Imagine: Two giant companies were split into five

Judging from discussions we have had at Indie Auto, sentiment against antitrust action doesn’t seem to have changed much over the years within automotive circles. Nevertheless, I think that the historical record could be better balanced.

In addition, Romney’s proposal strikes me as showing more promise than many of the other ideas floating around during the early-70s. So let’s flesh out a counterfactual where his proposal is signed into law and GM is broken up into three separate companies and Ford into two as of September 1967.

This could have been done in any number of configurations, but what follows is a scenario intended to divide the automakers into roughly equal parts. Note that for brevity’s sake I am not addressing non-automotive holdings:

  • Chevrolet Motors Corp. — Chevrolet cars, light trucks and GM Australia
  • Pontiac Motors — Pontiac, Oldsmobile and GM Europe
  • General Motors Company — Buick, Cadillac, GMC heavy-duty trucks and GM South America
  • The Ford Company — Ford cars, trucks and Ford of Australia
  • Lincoln-Mercury Corp. — Mercury, Lincoln, and Ford of Europe and South America

A transition period would have been needed where the newly independent companies were still partially enmeshed. For example, any nameplates that shared platforms and major components would have continued to do so at least in the short run. However, being separate companies would not have precluded them from longer-term partnerships that were mutually beneficial.

I say the above in response to Ludvigsen’s assumption that if Chevrolet were split from GM that Pontiac “would lose the Chevy-built Ventura II and Firebird” (1972, p. 73). Nothing would have precluded the new companies from joint ventures like we have seen recent decades, such as the Fiat 124 Spider being based on the Mazda MX-5 Miata platform and produced in the same factory.

1967 Pontiac Firebird Sprint
If GM had been broken up, advanced technology it developed such as an overhead-cam six and independent rear suspension might have survived and expanded in usage. Pictured is a 1967 Pontiac Firebird Sprint (Old Car Brochures).

Prime goal: to increase diversity of approaches

The point of breaking up GM and Ford into five separate automakers was not so each would use unique platforms, engines, other components and factories. Rather, the goal was to cultivate a greater diversity in corporate approaches. So even in instances of component sharing, there could have been more opportunities for innovative thinkers to experiment.

For example, even if former GM brands continued to share a full-sized platform, Buick might have used a rear-wheel-drive chassis whereas Oldsmobile expanded the Toronado’s front-wheel drive to its entire line of family cars. That could have better utilized the advanced technology than under GM management, which restricted FWD to high-end personal coupes for far too long.

Also see ‘1966 Oldsmobile Toronado: Just another shiny thing from General Motors

By the same token, breaking up GM and Ford would have given John Z. DeLorean a greater opportunity to implement his dream of downsizing big cars in the early-70s than under GM management (go here for further discussion).
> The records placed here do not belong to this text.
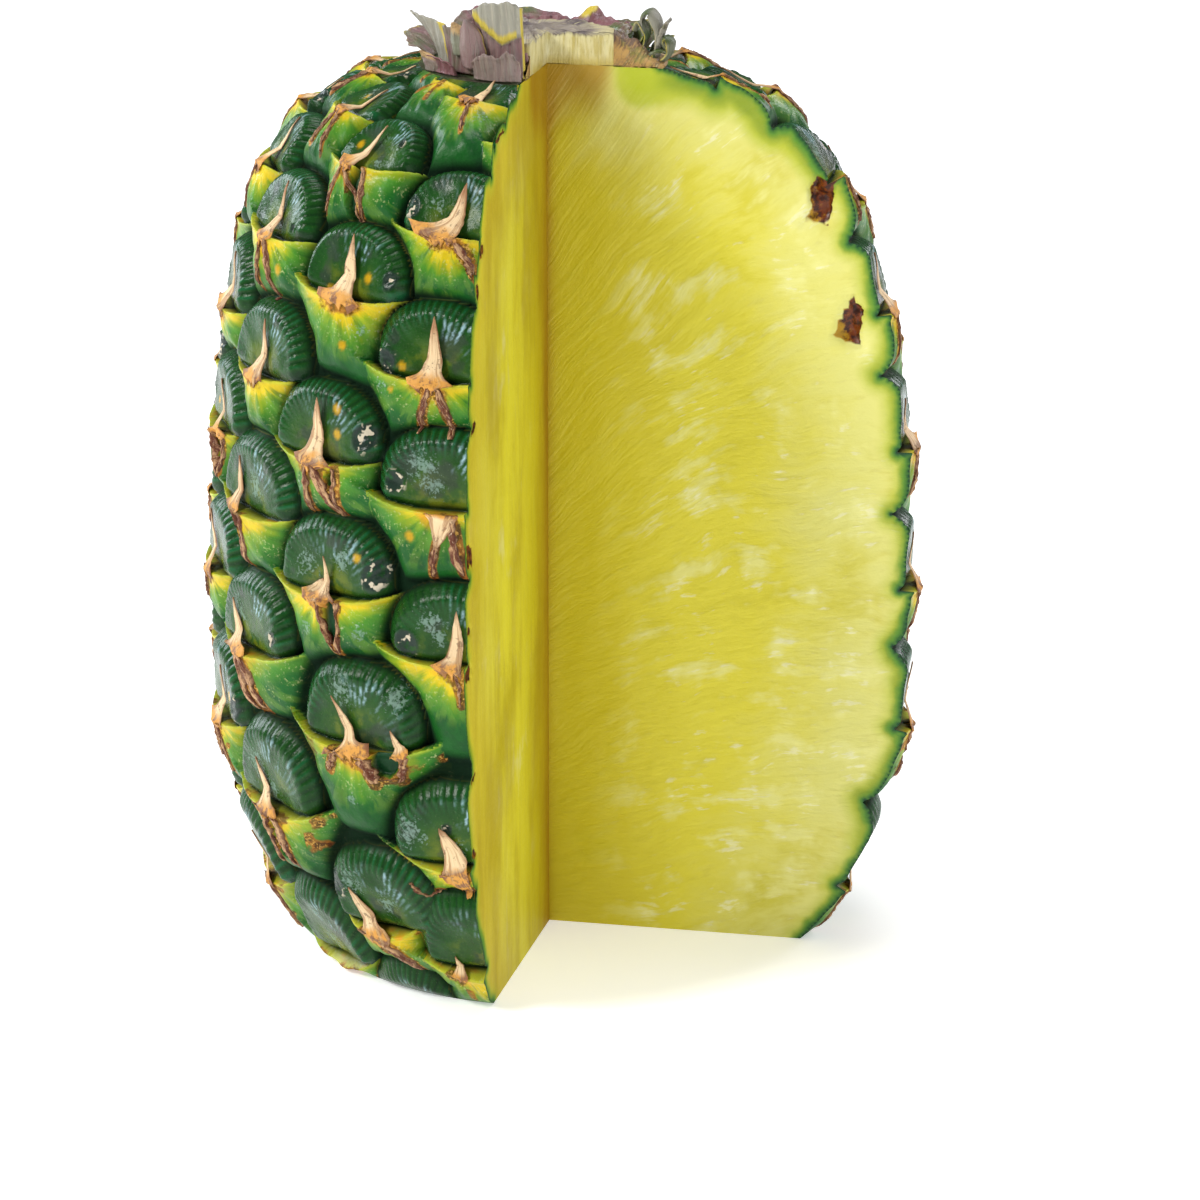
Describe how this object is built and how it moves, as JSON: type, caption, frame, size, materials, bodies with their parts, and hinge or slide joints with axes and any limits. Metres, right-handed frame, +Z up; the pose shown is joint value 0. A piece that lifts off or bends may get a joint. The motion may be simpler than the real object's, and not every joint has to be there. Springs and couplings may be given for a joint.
{
  "type": "pineapple",
  "caption": "Whole pineapple standing on its base, crown trimmed to stubs, with one quarter cut out from top to bottom and the flesh showing.",
  "frame": {"origin": "on the surface it stands on, under the middle of its outline", "axes": "+Z up along the fruit; the missing quarter is the one on the +X and -Y side, and -Y is the front"},
  "size_m": [0.1242, 0.1235, 0.1673],
  "materials": {
    "rind_skin": "gloss",
    "flesh": "satin",
    "dry_spike": "matte",
    "stem_flesh": "matte",
    "leaf_base": "satin"
  },
  "bodies": {
    "root": {"fruit": "rind_skin", "crown_stem": "stem_flesh", "leaf_base_01": "leaf_base", "leaf_base_02": "leaf_base", "leaf_base_03": "leaf_base", "leaf_base_04": "leaf_base", "leaf_base_05": "leaf_base", "leaf_base_06": "leaf_base", "leaf_base_07": "leaf_base", "leaf_base_08": "leaf_base", "leaf_base_09": "leaf_base", "leaf_base_10": "leaf_base", "leaf_base_11": "leaf_base", "leaf_base_12": "leaf_base", "leaf_base_13": "leaf_base", "leaf_base_14": "leaf_base", "leaf_base_15": "leaf_base", "leaf_base_16": "leaf_base", "leaf_base_17": "leaf_base"}
  },
  "joints": []
}
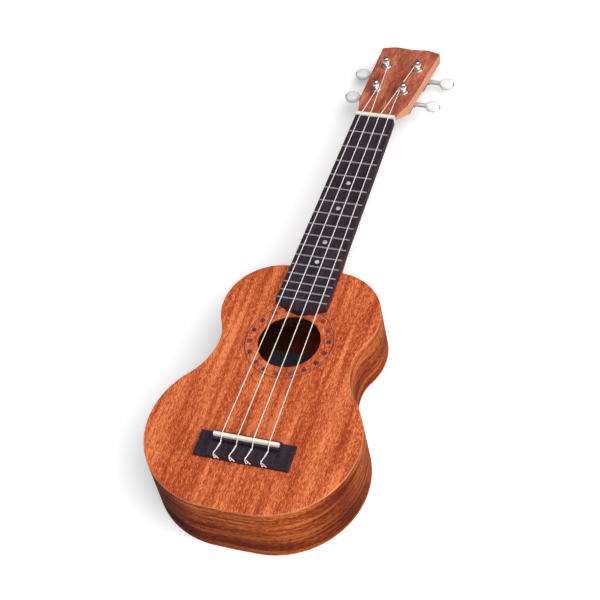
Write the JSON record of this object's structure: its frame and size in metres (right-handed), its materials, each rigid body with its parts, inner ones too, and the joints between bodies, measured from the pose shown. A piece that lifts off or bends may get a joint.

That could have helped to speed up Detroit’s shift to more efficiently packaged cars.

Would a wave of innovative products from a split-up GM have squeezed out smaller automakers such as Chrysler and AMC? It’s possible, but even if that had occurred, the domestic industry would have been less concentrated than prior to the break up.

1969 Pontiac Grand Prix was only part of John DeLorean's proposal to downsize GM big cars
The 1969 Grand Prix was the only part of DeLorean’s proposal to downsize Pontiac’s big cars that was approved by GM’s sclerotic top management (Wright, 1979). Image courtesy Old Car Advertisements.

Automakers might have relied more on foreign arms

Another factor that could have significantly shifted corporate strategies was that smaller automakers would have needed to do more to maximize their economies of scale than GM and Ford did.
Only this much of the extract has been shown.